#AIDS2016: March of the gogos
About 1 500 grandmothers marched to Durban’s Inkosi Albert Luthuli International Convention Centre to demand greater recognition of their plight in the fight against Aids.
|||Durban – About 1 500 grandmothers marched to Durban’s Inkosi Albert Luthuli International Convention Centre on Saturday to demand greater recognition of their plight and the role that they play in the fight against the HIV and Aids pandemic.
The march of the gogos (grandmothers in Zulu) was the culmination of a two-day conference held ahead of the 2016 World Aids conference which starts in the city on Monday.
The colourful march headed from Durban’s beachfront to the convention centre where the marchers, one of whom was 86-years-old, were addressed by Joint United Nations Programme on HIV and Aids (UNAIDS) executive director Michel Sidibé and former United Nations Special Envoy for HIV and Aids in Africa Steven Lewis.
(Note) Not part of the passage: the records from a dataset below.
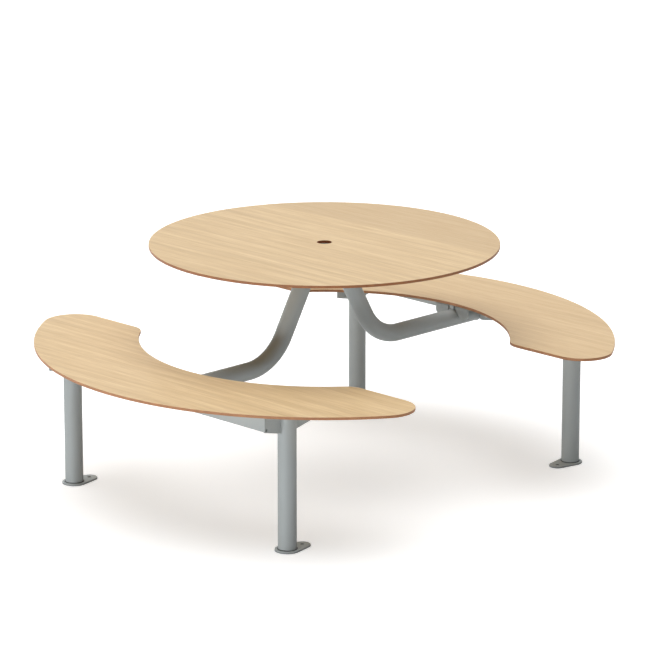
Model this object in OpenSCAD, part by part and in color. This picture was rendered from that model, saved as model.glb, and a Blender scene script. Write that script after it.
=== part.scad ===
/* [Table top] */
// Height of the table's upper face above the floor
top_h = 754; // [720:1:780]
// Diameter of the round table top
top_d = 1100; // [1040:1:1160]
// Diameter of the parasol hole in the middle of the top
pole_hole_d = 46; // [36:1:54]
// Thickness of the laminate boards
board_t = 9; // [8:0.5:12]
// Chamfer along the edges of the boards
chamfer = 1.2; // [0.5:0.1:2]

/* [Seats] */
// Height of the seats' upper face above the floor
seat_h = 450; // [430:1:470]
// Radius of a seat's outer edge, about the table's centre
seat_outer_r = 913; // [890:1:950]
// Radius of a seat's inner edge, about the table's centre
seat_inner_r = 584; // [570:1:610]
// Distance from the table's long centre line to a seat's straight ends
seat_end_y = 346; // [320:1:370]
// Radius at the outer tips of a seat
seat_tip_r = 96; // [60:1:110]
// Radius at the inner corners of a seat
seat_corner_r = 70; // [40:1:90]

/* [Legs and feet] */
// Distance of the legs from the middle, along the benches
leg_x = 479; // [440:1:510]
// Distance of the legs from the middle, across the benches
leg_y = 635; // [625:1:650]
// Outer diameter of a leg
leg_d = 57; // [48:1:60]
// Wall of the leg tubes
leg_wall = 3; // [2:0.5:4]
// Thickness of a foot plate
foot_t = 6; // [5:0.5:10]
// Width of the foot plate's rim around the leg
foot_rim = 10; // [6:0.5:16]
// Radius of the foot plate's narrow end
foot_tip_r = 26; // [18:1:30]
// Distance from the leg to the anchor hole
foot_reach = 62; // [56:1:80]
// Diameter of the anchor hole
anchor_d = 12; // [9:0.5:16]

/* [Steel sections] */
// Width of the box rails
rail_w = 32; // [26:1:36]
// Height of the box rails
rail_h = 56; // [50:1:60]
// Wall of the box rails
rail_wall = 2.5; // [2:0.5:3]
// Outer corner radius of the box rails
rail_corner_r = 4; // [3.5:0.5:6]
// Clear space between a leg and the seat rail
rail_gap = 33.5; // [30:0.5:40]
// Thickness of the brackets and plates
plate_t = 6; // [4:0.5:8]
// Inner radius of the folds
fold_r = 3; // [1:0.5:5]
// Clearance round a tube or plate that passes through another piece
fit_gap = 0.2; // [0.1:0.1:0.5]

/* [Arms] */
// Outer diameter of an arm tube
arm_d = 56; // [50:1:60]
// Wall of the arm tubes
arm_wall = 3; // [2:0.5:4]
// Distance from the seat's underside down to the axis of an arm's level run
arm_drop = 41.3; // [37:0.1:46]
// Radius of the bend on the tube's axis
arm_bend_r = 175; // [150:1:200]
// Angle of the rising stretch above the level
arm_rise = 60; // [56:1:66]
// Thickness of the disc that closes the arm's outer end
arm_cap_t = 3; // [2:0.5:4]
// Width of the bar on the arm's crown that carries the seat
bar_w = 17; // [12:1:20]
// How far the bar's end stays back from the seat's edge
bar_setback = 0.5; // [0.5:0.5:2]

/* [Leg brackets] */
// Reach of the web from the leg's axis towards the table
web_reach = 95; // [80:1:110]
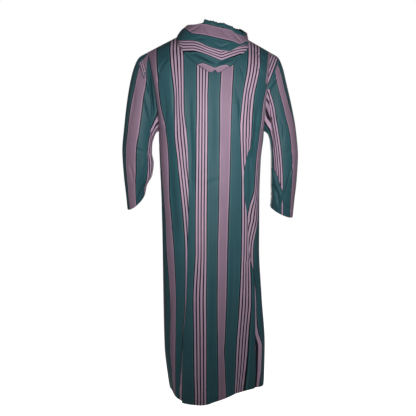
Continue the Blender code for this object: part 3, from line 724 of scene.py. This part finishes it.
hood = {
    "stations": 146,
    "steps": (14, 14, 14, 14, 14, 14, 56, 56),
    "standOut": 0.008,
    "foldHalf": 0.55,
    "foldRise": 0.8,
    "halvesMeet": 25,
    "foldColumn": 70,
    "stripesHeldFrom": 96,
    "seamDip": 0.0008,
    "seamWide": 0.003,
    # how much of the neck's stand and of the raising two places between it and the fold have
    "innerMarks": ((0.67, 1.0), (0.32, 0.8)),
    "faceSample": (18, -30),
    "smoothStations": 2,
    "creasesFrom": 4,
    "creasesFade": 12,
    # the mauve band's lower edge, just over the lines, both edges of the lines, the mauve tip's upper edge
    "edges": (
        levelEdge(-24.5, (-134, -50), (-111, -64), (-86, -54), (-54, -47), (-22, -40), (29, -29),
                  (71, -22), (91, -4), (110, 16)),
        levelEdge(20, (-136, -62), (-111, -69), (-94, -79), (-70, -93), (-33, -84), (8, -72), (46, -53),
                  (66, -47), (103, -46), (132, -41)),
        table("x z value", (-136, -65, 33.5), (-120, -70, 33.5), (-94, -82, 40), (-70, -96, 45),
              (-55, -92, 36), (-40, -89, 26.25), (8, -76, 26.25), (46, -57, 26.25), (66, -51, 26.25),
              (103, -50, 26.25), (132, -45, 26.25)),
        levelEdge(65.75, (-133, -98), (-113, -98), (-70, -115), (-41, -126), (-22, -119), (21, -101),
                  (62, -88), (109, -87), (120, -73)),
        levelEdge(116.5, (-90, -175), (-74, -152), (-59, -142), (-39, -147), (-16, -156), (8, -145),
                  (31, -137), (52, -144), (70, -175)),
    ),
    "creases": (
        (5.5, 12, 88, -92, 25, -122, -20, -141), (5.5, 12, -22, -142, -58, -127, -108, -106),
        (4.5, 7, 62, -108, 24, -124, 4, -136), (4.5, 7, -38, -142, -70, -128, -100, -117),
        (8, 3, 29, 10, 18, -11, -3, -40), (7, 3.5, 87, -16, 70, -8, 40, 6),
        (7, 4, -84, -22, -103, -41, -122, -60), (9, 3, 82, -56, 51, -44, 14, -44),
        (9, 3, -10, -62, -39, -76, -72, -64), (8, 2, -36, -6, -54, -26, -76, -38),
        (8, -2, 50, -66, 6, -82, -36, -94),
    ),
}


def neckline(side, turn):
    across, alongY = math.sin(math.radians(turn)), math.cos(math.radians(turn))
    deep = cut["neckBack"] if alongY > 0 else cut["neckFront"]
    fall = cut["neckBackDrop"] if alongY > 0 else cut["neckFrontDrop"]
    drop = cut["neckPointDrop"] + fall * alongY ** 2
    return np.array([side * cut["neckHalf"] * across, deep * alongY, -drop])


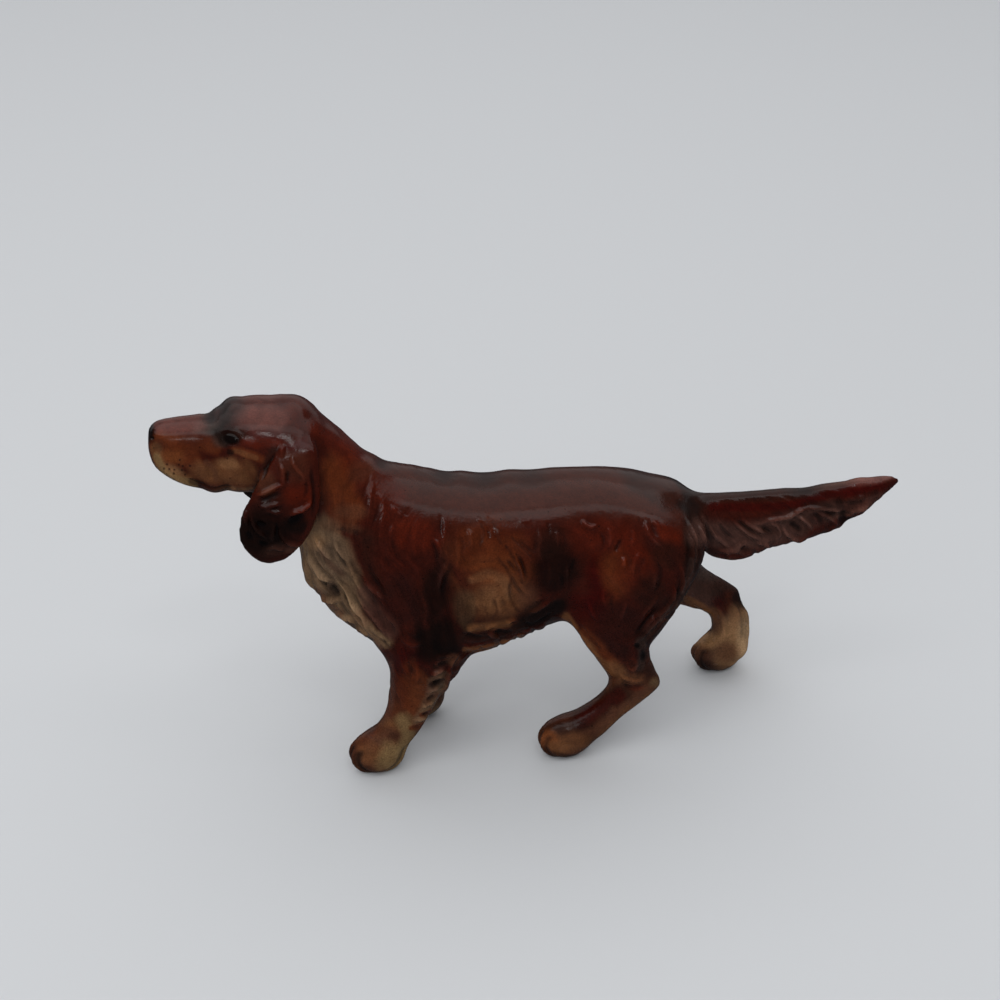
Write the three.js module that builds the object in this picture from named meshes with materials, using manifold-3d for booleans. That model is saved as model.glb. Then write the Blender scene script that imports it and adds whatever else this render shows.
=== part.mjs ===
// A porcelain setter figurine, slip-cast as nine pieces that are luted together before firing.
// Millimetres, +Z up. The dog faces -X, so its left side is -Y.
import * as THREE from 'three';
import { mergeVertices } from 'three/addons/utils/BufferGeometryUtils.js';
import Module from 'manifold-3d';

const wasm = await Module();
wasm.setup();

// Casting
const wallThickness = 3;
const slipJoint = 0.3;
const ventDiameter = 6.4;

// Length of the animal, measured along the ground from a point under the left hind paw
const noseTip = -98.8;
const tailTip = 90.5;

// Trunk
const withersHeight = 84;
const backHeight = 78.4;
const croupHeight = 76.8;
const tailSetHeight = 69;
const breastHeight = 62;
const breastForward = -65;
const rumpBack = 37;
const chestFloor = 29.6;
const tuckHeight = 38.4;
const chestWidth = 35;
const loinWidth = 30.6;
const rumpWidth = 32;
const trunkTaper = 0.12;

// Neck and head
const napeHeight = 98.8;
const neckWidth = 24;
const skullTop = 106;
const skullWidth = 22.6;
const muzzleTop = 103;
const muzzleWidth = 13;
const jawHeight = 85;
const eyeballDiameter = 3.8;

// Ears
const earTop = 100.5;
const earTip = 70.5;
const earThickness = 3.8;

// Tail
const tailWidth = 8;
const tailDepth = 19;

// Legs: where each paw stands, and where the leg is luted on
const foreJointHeight = 31;
const hindJointHeight = 40;
const pawLength = 14.6;
const pawWidth = 9.4;
const pawHeight = 11.8;
const soleDepth = 1;
const pawPlace = {
  foreleg_left: { x: -49.4, y: -10 },
  foreleg_right: { x: -35.6, y: 10 },
  hind_leg_left: { x: 0.4, y: -13 },
  hind_leg_right: { x: 52.2, y: 15 },
};

// Mesh density
const trunkSides = 26;
const limbSides = 16;
const earSides = 14;
const ringsPerStation = 2;

// Far larger than the figurine, for cutting by a plane
const cutterSize = 500;

// A station is one cross section of a swept form: the two ends of its long axis as [x, z] in the
// side view, half its width, how far its middle lies to the side, how square it is, and the
// share by which it narrows towards the last of the two ends.
function station(first, last, half, side = 0, power = 2.2, taper = 0) {
  return { first, last, half, side, power, taper };
}

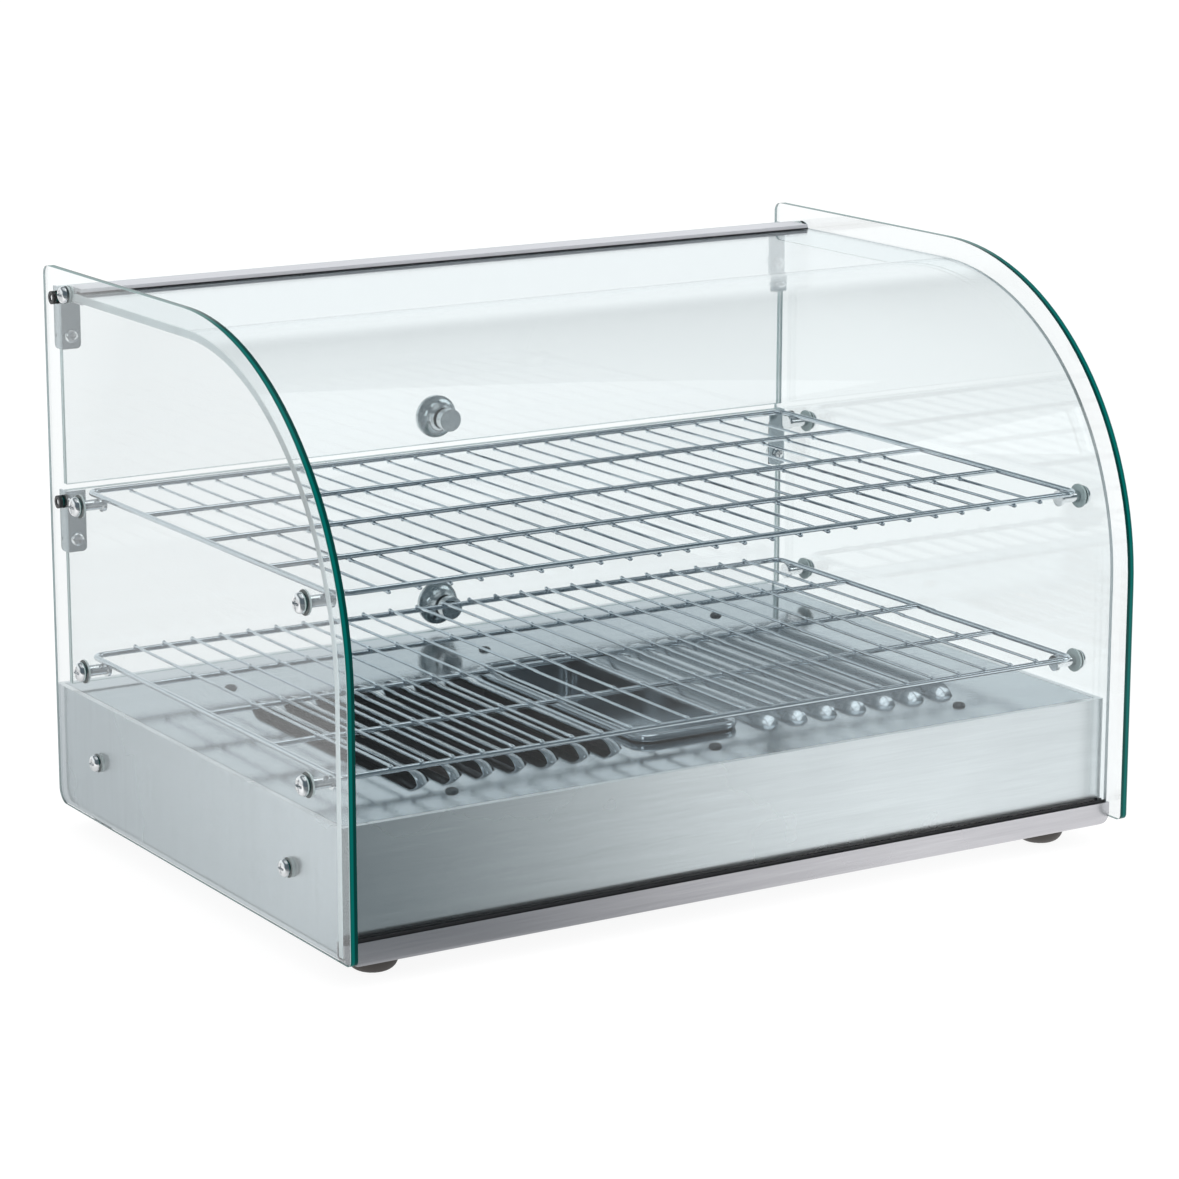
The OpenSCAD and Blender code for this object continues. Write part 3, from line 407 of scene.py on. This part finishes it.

Darlina Tiyawana, one of the organisers of the grandmothers gathering that took place on Thursday and Friday, told the marchers that grandmothers should demand an increase to R3000 a month in the allowance they received for looking after children orphaned by the disease.
The march saw the gogos holding up banners reading “I care, Do you?”, “Slaan Ouma, Slaan die wereld (Afrikaans for Strike a grandmother, strike the world), and “Khuluma Gogo” (Zulu for Speak out granny).
Some danced while others sang in the festive atmosphere as police ensured that traffic was diverted and kept away from the march.
“Today we come to insist that we receive increased support and to have our expertise counted,” said Tiyawana, a 63-year-old grandmother to six grandchildren of her own and who is also taking care of her sister’s children. She thanked the government for providing grants but said approval for grants to assist grandmothers was taking far too long to process.
“To see these measures put in place to protect our rights gave us hope that our burden would be less heavy. But they are not working. When it can take years for a foster grant to be processed, when grandmothers have to travel long distances to visit government offices who turn them away again and again. When pensions are hopelessly inadequate and don’t start until 60, then we are dealing with a system that is in desperate need of change,” she said.
According to organisers of the march, it is estimated that some two million children in South Africa have been orphaned by HIV/Aids, with grandmothers bearing the brunt of raising those children.
Sidibé said grandmothers played a critical role in the fight against the disease and without them many children would not make it to adulthood.
Lewis said he was inspired by the grandmothers. “These are remarkable women who are keeping society alive,” he said.